Raw data -
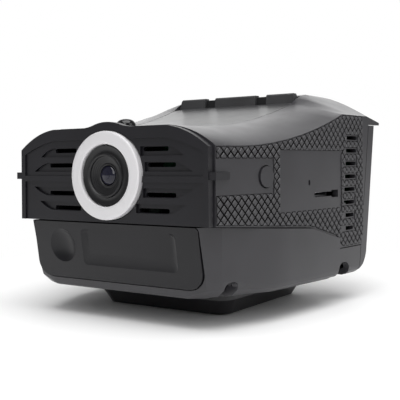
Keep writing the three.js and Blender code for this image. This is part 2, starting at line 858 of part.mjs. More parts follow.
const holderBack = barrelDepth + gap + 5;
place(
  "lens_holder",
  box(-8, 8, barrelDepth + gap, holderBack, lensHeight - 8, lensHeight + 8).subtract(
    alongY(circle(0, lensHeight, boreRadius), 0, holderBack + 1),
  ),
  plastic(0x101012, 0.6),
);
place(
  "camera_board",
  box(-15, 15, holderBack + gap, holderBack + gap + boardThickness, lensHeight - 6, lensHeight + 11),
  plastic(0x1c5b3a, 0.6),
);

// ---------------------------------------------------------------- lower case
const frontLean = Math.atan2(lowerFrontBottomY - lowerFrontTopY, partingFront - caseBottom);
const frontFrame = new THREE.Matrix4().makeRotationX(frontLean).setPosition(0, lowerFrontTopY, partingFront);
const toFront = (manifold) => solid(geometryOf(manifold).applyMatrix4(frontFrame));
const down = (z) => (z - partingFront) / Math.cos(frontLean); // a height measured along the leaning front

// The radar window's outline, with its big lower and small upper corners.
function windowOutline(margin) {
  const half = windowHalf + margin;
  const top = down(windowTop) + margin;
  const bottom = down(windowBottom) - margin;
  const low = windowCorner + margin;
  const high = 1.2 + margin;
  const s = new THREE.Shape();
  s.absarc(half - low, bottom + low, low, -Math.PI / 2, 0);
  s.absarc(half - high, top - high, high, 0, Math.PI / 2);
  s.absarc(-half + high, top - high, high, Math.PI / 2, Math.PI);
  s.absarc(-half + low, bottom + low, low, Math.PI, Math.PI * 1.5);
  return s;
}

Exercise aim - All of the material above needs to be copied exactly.

Output below -
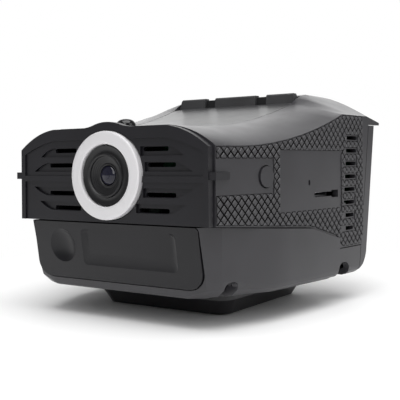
Keep writing the three.js and Blender code for this image. This is part 2, starting at line 858 of part.mjs. More parts follow.
const holderBack = barrelDepth + gap + 5;
place(
  "lens_holder",
  box(-8, 8, barrelDepth + gap, holderBack, lensHeight - 8, lensHeight + 8).subtract(
    alongY(circle(0, lensHeight, boreRadius), 0, holderBack + 1),
  ),
  plastic(0x101012, 0.6),
);
place(
  "camera_board",
  box(-15, 15, holderBack + gap, holderBack + gap + boardThickness, lensHeight - 6, lensHeight + 11),
  plastic(0x1c5b3a, 0.6),
);

// ---------------------------------------------------------------- lower case
const frontLean = Math.atan2(lowerFrontBottomY - lowerFrontTopY, partingFront - caseBottom);
const frontFrame = new THREE.Matrix4().makeRotationX(frontLean).setPosition(0, lowerFrontTopY, partingFront);
const toFront = (manifold) => solid(geometryOf(manifold).applyMatrix4(frontFrame));
const down = (z) => (z - partingFront) / Math.cos(frontLean); // a height measured along the leaning front

// The radar window's outline, with its big lower and small upper corners.
function windowOutline(margin) {
  const half = windowHalf + margin;
  const top = down(windowTop) + margin;
  const bottom = down(windowBottom) - margin;
  const low = windowCorner + margin;
  const high = 1.2 + margin;
  const s = new THREE.Shape();
  s.absarc(half - low, bottom + low, low, -Math.PI / 2, 0);
  s.absarc(half - high, top - high, high, 0, Math.PI / 2);
  s.absarc(-half + high, top - high, high, Math.PI / 2, Math.PI);
  s.absarc(-half + low, bottom + low, low, Math.PI, Math.PI * 1.5);
  return s;
}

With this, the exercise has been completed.